В «Войне и мире» Толстой предложил варианты решения обоих вопросов. Пьеру удается укротить свои инстинкты в браке, Андрей, почти оправившись от смертельного ранения, предпочитает вечную жизнь личному существованию и небесную любовь – земной. В ранних произведениях Толстого ясная и спокойная смерть выпадала только на долю простых и чуждых рефлексии персонажей, на этот раз он награждает светлым уходом героя, воплощающего возвышенную часть его души, в то время как ее земная половина получает возможность наслаждаться плотскими утехами в законном браке.
Одним из ранних названий романа была пословица «Все хорошо, что хорошо кончается». В этой редакции князь Андрей, по сути, отказывался от Наташи ради друга. В итоговом варианте все кончается еще лучше. В заочном поединке за сердце девушки Пьер берет верх не только потому, что князь Андрей уступил ему дорогу. Роман завершается победой земного над небесным, посюстороннего над потусторонним.
В 1860-х годах Толстой еще не пришел к яростному пацифизму, характерному для него во второй половине жизни. Его ужасали бессмысленные человеческие жертвы, но он продолжал считать войну с захватчиками естественным, а потому законным инстинктом людей, защищающих свою землю. Эту убежденность трудно было примирить с его природным анархизмом. Даже наиболее непримиримые критики любой государственности неохотно соглашаются с тем, что война является прерогативой централизованной власти. Толстой, однако, вовсе не был склонен к компромиссам и частичным уступкам. Разрешая эту дилемму, он выработал совершенно оригинальную и острополемичную теорию исторического процесса, определявшегося, с его точки зрения, «не властью ‹…› но деятельностью всех людей, принимающих участие в событии» (ПСС, XII, 322). Правители, вожди и полководцы лишь делают вид, что управляют миллионами людей, а на деле должны подчиняться их кумулятивной воле.

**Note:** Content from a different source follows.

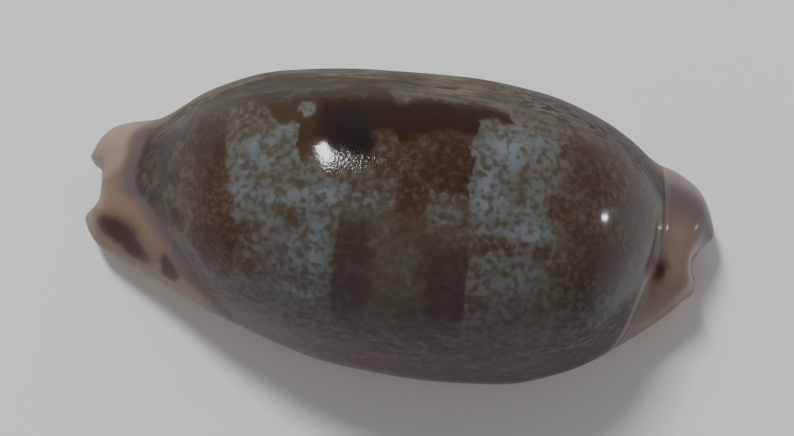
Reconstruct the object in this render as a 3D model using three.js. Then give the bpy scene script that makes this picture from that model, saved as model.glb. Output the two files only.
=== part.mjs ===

Любимым занятием Толстого в Ясной Поляне стало пчеловодство. Он проводил часы и дни на пчельнике, наблюдая за внешне хаотическими, но подчиненными сложной хореографии полетами пчел вокруг ульев. В 1864 году он послал Каткову перевод статьи Карла Фохта о пчелах, выполненный по его настоянию Елизаветой Берс, и написал в сопроводительном письме: «Я сделался страстным пчеловодом и потому могу судить об этом» (ПСС, LXI, 58). Катков не стал публиковать статью – он ждал от знаменитого писателя романа, а не сельскохозяйственных трактатов.
Работа над романом, однако, шла медленно и тяжело. Описать улей истории было невозможно, не восстановив траектории отдельных пчел. Толстой считал, что предметом истории «в равной мере ‹…› может быть описание жизни всей Европы и описание месяца жизни одного мужика в XVI веке» (ПСС, XLVIII, 126). Его радикальная историософия требовала новаторской психологии.
Толстой начал работу с того, что поставил под сомнение представления о единстве человеческой личности, традиционно лежавшие в основе и литературы, и моральной философии. В подготовительных записях к роману он утверждал, что установил «новый закон подчиненности личности законам движения ее во времени», который требует «отказаться от внутреннего сознания неподвижности единства своей личности» (ПСС, XV, 233–234). Мысли, чувства и решения того или иного человека в очень малой степени определяются его сознательными предпочтениями, но оказываются равнодействующими множества разнонаправленных импульсов, сталкивающихся в душе и делающих ее бесконечно подвижной и текучей.